Did the Fukushima Nuclear Disaster increase my chances of getting thyroid cancer?
It’s Oral, Head & Neck Cancer Awareness Week, so we’re revisiting this Q&A with Dr. McConnell, in which he explains why the Fukushima Nuclear Disaster is less likely have long term cancer implications for the surrounding area than did the Chernobyl disaster.
The earthquake and tsunami in Japan that occurred in March 2011 not only took the lives of hundreds of people, but also resulted in a nuclear crisis at the Fukushima nuclear power complex. This nuclear disaster raises another major health concern: radiation induced thyroid cancer. Dr. Robert McConnell, a co-director of the Columbia Thyroid Center, discusses the Fukushima nuclear crisis and associated health risks in Japan and shares his expertise in radiation induced thyroid cancer as well as his experience in treating those affected by the Chernobyl accident in 1986.
Why does exposure to radioactive material raise the risk of thyroid cancer?
The thyroid uses iodine to produce essential thyroid hormones. When the thyroid is functioning properly, it absorbs iodine from food and the environment. However, when radioactive iodine is released in the environment, the thyroid will easily take this up as well. Nuclear reactors, like ones involved in the Japanese nuclear disaster, produce large amounts of radioactive iodine and therefore pose the risk of releasing it into the environment. The thyroid cannot tell the difference between radioactive and nonradioactive iodine, so if it is present in the environment, the thyroid will take it in. Since the thyroid is one of the most radiosensitive organs in the body, it is particularly vulnerable to developing cancers after radiation exposure. Young children are especially susceptible. While high controlled doses of radioactive iodine can be used therapeutically to treat an overactive thyroid by intentionally killing the thyroid cells, uncontrolled exposure in lower doses can instead damage the thyroid. This in turn leads to an increased risk of cancer.
How are the Chernobyl and Fukushima crises different?
The Japanese authorities were much quicker to respond to the disaster than the authorities responsible for Chernobyl. Although large amounts of radioactive iodine were released into the environment after the crisis in Japan, the rapid evacuation of residents of Fukushima Prefecture decreased their risk of radiation-induced thyroid cancer. In addition, those affected by the disaster were instructed to restrict their intake of green leafy vegetables, milk and water from potentially contaminated sources. Unfortunately, the Soviet citizens affected by Chernobyl could not benefit from a timely evacuation and were not advised to avoid possible sources of contamination.

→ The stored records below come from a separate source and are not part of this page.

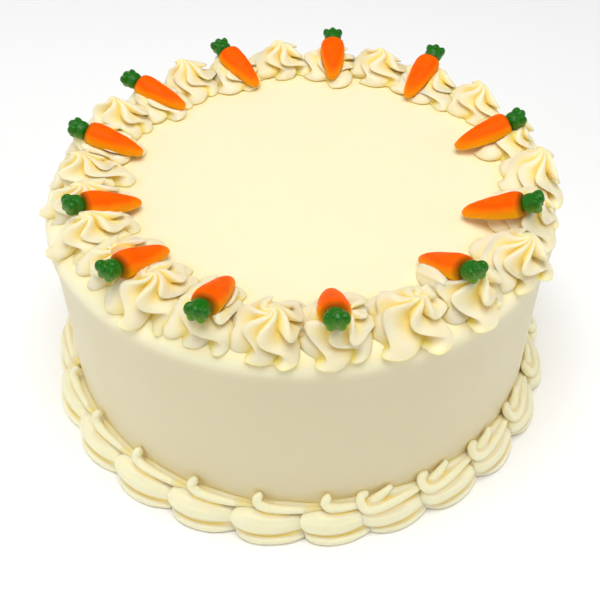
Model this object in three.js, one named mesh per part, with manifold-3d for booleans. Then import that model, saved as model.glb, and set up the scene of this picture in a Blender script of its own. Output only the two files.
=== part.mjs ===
// Round two-layer carrot cake: frosted all over in cream cheese icing, with a ring of piped
// swirls round the top edge, a candy carrot on every second swirl, and a border of piped
// shells round the foot.
//
// Units are millimetres and +Z is up. The origin is the middle of the flat underside, and the
// front of the cake faces -Y. Azimuths are in degrees, counter-clockwise from +X seen from above.

import * as THREE from 'three';
import { mergeVertices } from 'three/addons/utils/BufferGeometryUtils.js';
import Module from 'manifold-3d';

// ---- Driving dimensions ----

const TOUCH_GAP = 0.3; // left between pieces that touch

const CAKE_RADIUS = 105;
const CAKE_HEIGHT = 98.5;
const TOP_EDGE_RADIUS = 8;
const CAKE_FACETS = 56;
const TOP_EDGE_FACETS = 3;

// Twelve candy carrots lie on the swirls, tips inward. Each has the azimuth and the distance
// from the cake's axis of its middle, its turn away from straight outward, and its rise from
// the tip to the leaf.
const CARROT_PLACES = [
  { azimuth: 14, distance: 84, turn: 5, rise: 20 },
  { azimuth: 51, distance: 91, turn: 7, rise: 20 },
  { azimuth: 80, distance: 90, turn: 8, rise: 17 },
  { azimuth: 111, distance: 85, turn: 19, rise: 18 },
  { azimuth: 141, distance: 86, turn: 12, rise: 17 },
  { azimuth: 170, distance: 84, turn: -5, rise: 19 },
  { azimuth: 202, distance: 83, turn: 11, rise: 22 },
  { azimuth: 227, distance: 88, turn: 3, rise: 19 },
  { azimuth: 250, distance: 89, turn: 0, rise: 21 },
  { azimuth: 277, distance: 91, turn: -3, rise: 28 },
  { azimuth: 308, distance: 87, turn: -2, rise: 27 },
  { azimuth: 336, distance: 85, turn: 1, rise: 28 },
];
const CARROT_LENGTH = 25;
const CARROT_WIDTH = 12;
const CARROT_THICKNESS = 10;
const CARROT_FACETS = 8;
const CARROT_TIP_CLEARANCE = 0.9; // under the tip, to the top of the cake
// Half-width of the candy carrot as a share of its widest half-width, from the tip outward.
const CARROT_PROFILE = [
  { along: 0.03, wide: 0.3 },
  { along: 0.13, wide: 0.56 },
  { along: 0.45, wide: 0.84 },
  { along: 0.78, wide: 1.0 },
  { along: 0.95, wide: 0.74 },
];
const LEAF_LENGTH = 9;
const LEAF_WIDTH = 10;
const LEAF_THICKNESS = 7;
const LEAF_LOBES = 5;
const LEAF_NOTCH = 0.82; // distance of the notches from the leaf's middle, to that of the lobes
const LEAF_PROFILE = [
  { up: -0.42, wide: 0.74 },
  { up: 0.02, wide: 1.0 },
  { up: 0.36, wide: 0.72 },
];

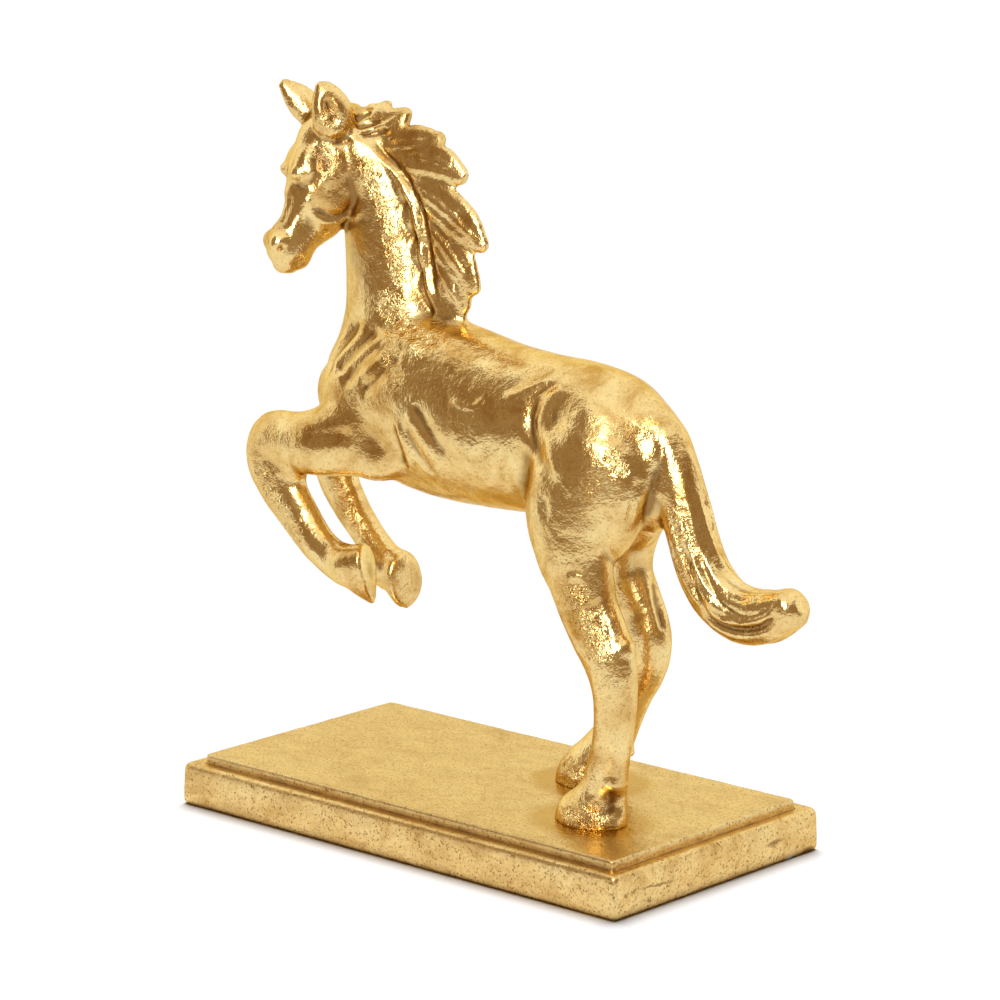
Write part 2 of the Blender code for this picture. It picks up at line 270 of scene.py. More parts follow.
figure = {
    "barrel": [
        (66, 0, 111, 10, 12), (59, 0, 112, 14.5, 16.5), (50, 0, 112.5, 18, 21),
        (38, 0, 112, 19.5, 23.4), (22, 0, 111.3, 19.5, 24.6), (4, 0, 111.5, 20.5, 26),
        (-14, 0, 113, 20.5, 27.8), (-32, 0, 114.5, 19, 28), (-46, 0, 116, 17, 25),
        (-55, 0, 114, 14.5, 20), (-61, 0, 112, 10.5, 14),
    ],
    "neck": [
        (-38, 0, 106, 16, 28), (-40, 0, 118, 14.5, 26), (-41.5, 0, 130, 12.5, 22.2),
        (-42, 0, 142, 10.8, 17.9), (-43.4, -1, 158, 9.8, 15.5), (-45.6, -2.5, 174, 9.2, 13.2),
        (-48.5, -5, 185, 8.8, 11.5), (-51, -7.5, 192, 8, 9.5),
    ],
    "nearFore": [
        (-42, -11, 104, 9, 15), (-54, -14, 101, 9, 12), (-67, -15.3, 98.8, 7.4, 10),
        (-78.8, -15.3, 98.2, 6.8, 9), (-82, -15.3, 91.5, 6.6, 7.6), (-76.7, -15.3, 84, 5.9, 8.5),
        (-69.2, -15.3, 75.7, 5.6, 7), (-61, -15.3, 67.6, 5.4, 6), (-54, -15.2, 63.5, 5.6, 6.2),
        (-48, -15, 62, 6, 7.4),
    ],
    "farFore": [
        (-42, 11, 104, 9, 15), (-54, 14, 101, 9, 12), (-67, 15, 98.5, 7.4, 10),
        (-78.5, 15, 97, 6.8, 8.8), (-83, 15, 89.5, 6.4, 7.6), (-80.8, 15, 80, 5.6, 7.2),
        (-74.8, 15, 71.3, 5.2, 6.1), (-67.5, 15, 63.5, 5.1, 5.3), (-62, 15, 57.5, 5.8, 6.4),
        (-58, 15, 54, 6.4, 7.6),
    ],
    "nearHind": [
        (48, -11, 112, 11, 20), (44, -14, 96, 10.5, 18), (45.5, -15.5, 82, 9.5, 13.5),
        (48.2, -15.5, 74, 8.6, 11.2), (51.4, -15.5, 65, 8, 9.6), (56, -15.5, 57, 7.4, 9.4),
        (60, -15.5, 50, 6.9, 8.8), (62, -15.5, 40, 6.3, 7), (61.3, -15.5, 28, 5.9, 6.2),
        (59.4, -15.5, 18, 6, 6.5), (57.6, -15.5, 10.5, 6.6, 7.6), (56, -15.6, 5.5, 7.8, 9.8),
        (53.9, -15.8, 0.5, 8.9, 12.5), (53.2, -15.8, -3, 9, 12.8),
    ],
    "farHind": [
        (46, 11, 110, 11, 20), (40, 14, 94, 10.5, 18), (38, 15, 80, 9, 13),
        (39.5, 15, 69, 7.7, 9.4), (43.3, 15, 61.5, 7.2, 8.8), (47.7, 15, 53, 6.8, 8.4),
        (48.8, 15, 46, 6.4, 7.8), (47.2, 15, 39.5, 6, 7.2), (43.3, 15, 32, 5.8, 6.4),
        (39.2, 15, 23.5, 5.8, 6.4), (35, 15, 15.5, 6.4, 7.2), (31.6, 15, 10, 7.2, 8.6),
        (28.8, 15, 5, 8.4, 10.8), (26.8, 15, 0.5, 9, 12.4), (26.4, 15, -3, 9, 12.6),
    ],
    "pairs": [  # muscles on both sides: centre on the right, radii, turn
        ((-45, 10.5, 112), (15, 8, 20), (0, -25, 0)),  # shoulder
        ((-57, 6.5, 107), (8, 7, 10)),  # breast
        ((46, 9.5, 110), (18, 10.5, 19), (0, 20, 0)),  # haunch
        ((40, 12, 100), (17, 9, 24), (0, -20, 0)),  # thigh
        ((-38, 13, 97.5), (13, 7, 9)),  # elbow
    ],
    "muscles": [
        ((54.5, -10.5, 94), (11.5, 9.5, 21), (0, 27, 0)),  # buttocks
        ((52, 9, 102), (10, 9, 15), (0, 20, 0)),
        ((61, 0, 102), (9, 9, 15)),
        ((66.5, -1, 101), (7, 8.6, 14), (0, 12, 0)),  # the tail's root runs into the buttocks
        ((-73, -15.3, 89), (6.4, 5.6, 5.4)),  # flesh in the bend of the near knee
        ((-83, -15.3, 96), (4.6, 5.4, 6.5), (0, 20, 0)),  # knees
        ((-83.5, 15, 94), (4.4, 5.2, 6.3), (0, 20, 0)),
        ((-52.5, -15.2, 60.6), (4, 4.6, 3.4)),  # front fetlocks
        ((-60.5, 15, 53.6), (4, 4.6, 3.4)),
        ((64.2, -15.5, 53.5), (4.2, 4.6, 5.4), (0, 20, 0)),  # points of the hocks
        ((52.4, 15, 50), (3.8, 4.2, 5), (0, 20, 0)),
        ((62, -15.8, 14), (3.4, 5.4, 4.4), (0, 25, 0)),  # tufts at the hind heels
        ((38.4, 15, 13), (3.6, 4.8, 4), (0, 25, 0)),
    ],
    "frontHooves": [  # centre, sole, top, height, tilt about y and then z, how much the toe narrows
        ((-39.6, -14.5, 60.6), (6.4, 10.2), (4.4, 5.4), 10.5, (-100, 22), 0.42),
        ((-51.4, 15, 51.6), (7.4, 9.8), (5, 5.6), 11, (-92, -8), 0.08),
    ],
}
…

The type of radiation exposure also separates the two incidents. After the 1986 Chernobyl disaster, the people of Ukraine and Belarus were exposed to high concentrations of radioactive cesium, strontium and iodine. The half life of cesium and strontium is 30 years. This means that in 30 years, half of the original material will have degraded, while the other half remains. Significant exposure to these materials can affect the environment for hundreds of years. On the other hand, radioactive iodine, which was released into the environment after the Japanese crisis, has a half life of about 8 days. Due to this short half life, radioactive iodine is virtually gone after 2 months.
In Japan, the amount of radiation release is estimated to be about 40% of that released at Chernobyl. This estimation, combined with the various other differences between the two disasters, demonstrates that those affected by Chernobyl experienced greater radiation exposure and risks than those affected by the Japanese crisis.
What are the potential long term consequences in the surrounding areas of the Fukushima nuclear power complex as a result of this crisis?
The short half life of radioactive iodine ensures that the immediate affected area will be cleared of the radioactive material in about two months. It is also unlikely that people in the surrounding areas were impacted; any residual reactive iodine would have quickly degraded and disappeared prior to having a significant effect on the environment in more distant areas. Half life aside, overall exposure was reduced by the efficient evacuation efforts. Populations in both immediate and distant locations relative to the nuclear accident have a reduced risk of long-term radiation risk.
When someone is diagnosed with thyroid cancer, what is the prognosis?
In most cases, thyroid cancer is treatable. Papillary thyroid cancer is the most common type of radiation-induced thyroid cancer. Many of these cases are slow to develop and therefore curable.
The Columbia Thyroid Center is comprised of a multidisciplinary team of experts in endocrinology, surgery, pathology, nuclear medicine and other various disciplines in medicine. These physicians work together to diagnose each patient and determine the course of treatment. Treatment options vary and may include surgical removal of the thyroid and removal of lymph nodes if the cancer has spread. Radioactive iodine may also be used in some cases to destroy remaining thyroid tissue. According to the center’s co-director, Dr. James Lee, “because thyroid cancer is typically very slow growing, it is usually curable.” The survival rate of thyroid cancer is 99% at ten years among men under 40 and women under 45 years of age.